19) Jody call, from Battleground (1949)

The Jody call is one of the benchmarks of Battleground, a film which gets at the hardship and confusion and randomness of combat about as well as anyone would until the 1970s. The cadence provides order, reason, a little bit of sardonic humor. At the end of the film, after the unit has participated in the early hours of the Battle of the Bulge, done their part in holding the American position despite the last great German military effort of the war, the men are tired. They are worn through. These are survivors, maybe because of canniness but just as much because of better luck. But they still have their pride. I love the moment here where Van Johnson turns around and looks at James Whitmore and says, “Whatever happened to Jody?” It’s all he needs to start putting his men back into shape, creating a line of men who are leaving the battlefield fewer than they were before but still erect with accomplishment.
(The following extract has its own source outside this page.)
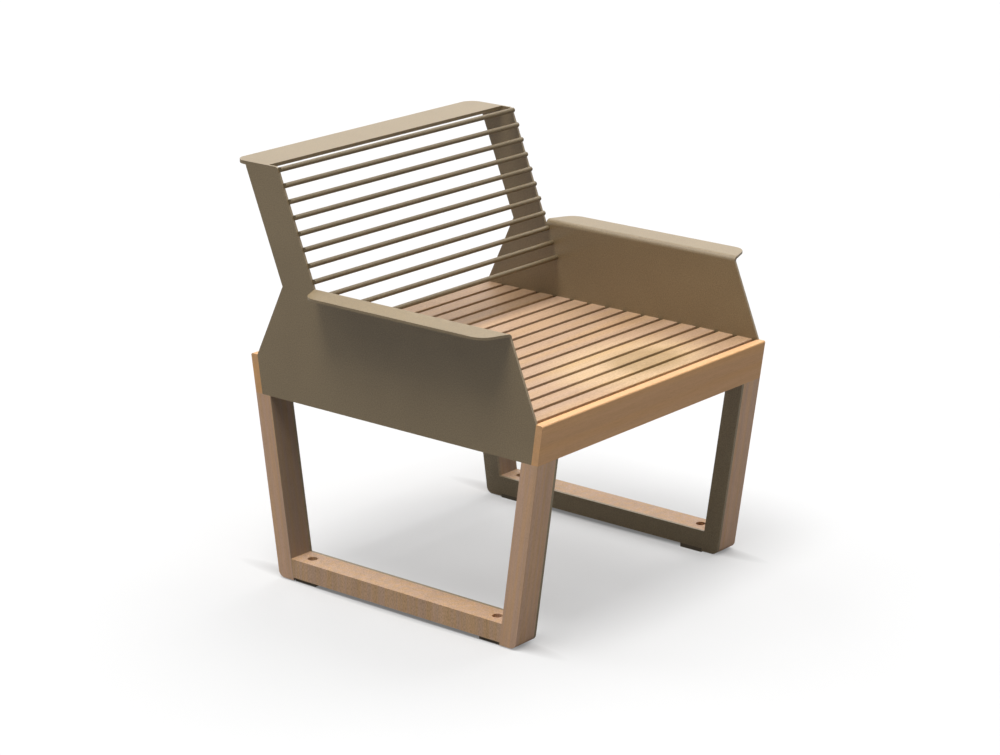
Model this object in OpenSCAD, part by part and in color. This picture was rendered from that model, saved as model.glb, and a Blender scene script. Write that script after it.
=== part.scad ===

In war movies before this one, “You’re in the Army Now” was basically omnipresent, a wake-up call for rubes who left the farm to get shot at. In Full Metal Jacket, Stanley Kubrick alters the cadence with the most chilling use of the “Mickey Mouse March” that we’ll ever have. Only in the years immediately after World War II could this Jody cadence be used without referring back to a feeling like scorn or irony.